Elektra’s death is one of the highpoints of the Brosnan era. After Goldeneye, we’re reduced to tantalising glimpses of what might have been. Bond’s impotent fury with Elektra – not just for what she’s done, but what she’s about to make him do – smoulders out from the screen. I love the steely “I won’t ask again: call him off,” desperate to exert control, and the bellowed “Call him off!” as Bond realizes how little he has. Elektra’s “you wouldn’t kill me, you’d miss me” feels slightly clunky but does set up one of the great lines of the series: “I never miss.” Uttered not smugly, or coldly, but almost sadly: just this once he might have wanted to. And the beautiful moment Bond brushes the hair from her forehead, and we wonder what this death might cost him in the lonely nights ahead. As I said already, Brosnan kills hot, not cold.
The submarine climax is a little weak. However, kudos for trying something different. Christmas Jones and her wet white T-shirt hardly fit the gravity of the situation (why on Earth did Renard bring her anyway?). But Bond swimming along the side of the submarine, racing against his own lungs, feels far more brave and spy-esque than any number of stunts or gunfights. But there’s a lot of pushing that gold tube into the reactor, and Bond thwarts the plan and kills the villain by attaching a nozzle then pushing a button, never the most satisfying of solutions. Plus I have no idea what either nozzle or button did.
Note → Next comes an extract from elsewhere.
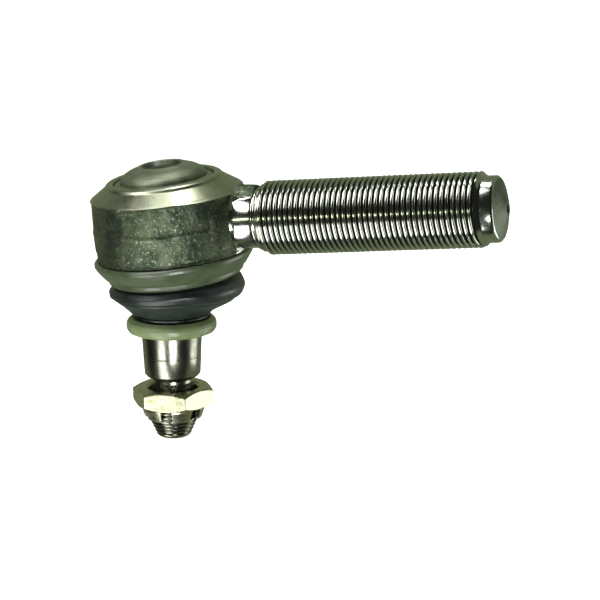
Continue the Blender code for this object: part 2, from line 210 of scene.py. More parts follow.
def rounded(points, closed=False, steps=4):
    """The profile with its corners rounded: a point is (radius, height) or (radius, height, fillet)."""
    count = len(points)
    result = []
    for i, point in enumerate(points):
        corner = Vector(point[:2])
        inner = closed or 0 < i < count - 1
        if len(point) < 3 or not inner:
            result.append(corner)
            continue
        before = Vector(points[i - 1][:2]) - corner
        after = Vector(points[(i + 1) % count][:2]) - corner
        reach = point[2] / math.tan(before.angle(after) / 2)
        start = corner + before.normalized() * min(reach, 0.48 * before.length)
        end = corner + after.normalized() * min(reach, 0.48 * after.length)
        for k in range(steps + 1):
            t = k / steps
            result.append(start * (1 - t) ** 2 + corner * 2 * t * (1 - t) + end * t * t)
    return [tuple(p) for p in result]


def fine(profile, step):
    """The profile with points added, so that none of its stretches is longer than the step."""
    result = [profile[0]]
    for a, b in zip(profile, profile[1:]):
        count = max(1, math.ceil(math.dist(a, b) / step))
        for k in range(1, count + 1):
            t = k / count
            result.append((a[0] + (b[0] - a[0]) * t, a[1] + (b[1] - a[1]) * t))
    return result


def finish_mesh(bm, name, place=None):
    """A new object with the mesh, moved to its place and shaded smooth up to sharp edges."""
    bmesh.ops.remove_doubles(bm, verts=bm.verts, dist=0.0005 * MM)
    bmesh.ops.dissolve_degenerate(bm, edges=bm.edges, dist=0.0005 * MM)
    mesh = bpy.data.meshes.new(name)
    bm.to_mesh(mesh)
    bm.free()
    if place:
        mesh.transform(place)
    obj = bpy.data.objects.new(name, mesh)
    bpy.context.scene.collection.objects.link(obj)
    return obj


def shade(obj, angle=32.0):
    obj.data.shade_smooth()
    obj.data.set_sharp_from_angle(angle=math.radians(angle))


def skin(bm, columns, shift=0):
    """Faces between neighbouring columns of points; the last column meets the first one, whose
    points are taken that many rows further on."""
    rows = len(columns[0])
    for k, column in enumerate(columns):
        wraps = k == len(columns) - 1
        other = columns[(k + 1) % len(columns)]
        step = shift if wraps else 0
        for j in range(rows - 1 - step):
            corners = [column[j], column[j + 1], other[j + 1 + step], other[j + step]]
            corners = list(dict.fromkeys(corners))
            if len(corners) > 2:
                bm.faces.new(corners)


def lathe(name, profile, closed=False, segments=SEGMENTS, shape=None, place=None):
    """A turned piece about Z. The profile is in mm and runs from the top down the outer side; a
    closed one goes on up the inner side. shape(radius, height, angle) gives a point's own radius."""
    bm = bmesh.new()
    points = profile + profile[:1] if closed else profile
    poles = {}
    columns = []
    for k in range(segments):
        angle = 2 * math.pi * k / segments
        column = []
        for j, (radius, height) in enumerate(points):
            if closed and j == len(points) - 1:
                column.append(column[0])
                continue
            if radius < 0.001:
                if j not in poles:
                    poles[j] = bm.verts.new((0.0, 0.0, height * MM))
                column.append(poles[j])
                continue
            own = shape(radius, height, angle) if shape else radius
            at = (own * MM * math.cos(angle), own * MM * math.sin(angle), height * MM)
            column.append(bm.verts.new(at))
        columns.append(column)
    skin(bm, columns)
    return finish_mesh(bm, name, place)


def between(points, height):
    """Radius of an outline, given as (height, radius) points that rise, at one height."""
    for (h0, r0), (h1, r1) in zip(points, points[1:]):
        if height <= h1:
            return r0 + (r1 - r0) * max(0.0, height - h0) / (h1 - h0)
    return points[-1][1]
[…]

We’ll brush over the Christmas jokes, of which “isn’t it time you unwrapped your present” is easily the most wince-inducing. And, I guess, Christmas only coming once a year is pretty bad; but I have a soft spot because I never got it when young and now it makes me feel grown up.
Right. No space for a conclusion: and no need. The points have been made. Close, in places, but ultimately no cigar. Onto the next millennium. I hear they have invisible cars there…
Best Bit: A surprisingly tough call. Q’s exit? Renard and M? It’s got to be Bond shooting Elektra, and “I never miss”, and the stroke of her forehead.
Worst Bit: Another tough call. The final Bond Christmas scene, and M watching in the office, gets it all wrong.
Final Thought: Never let them see you bleed.
Bonus Final Thought: Always have an escape route.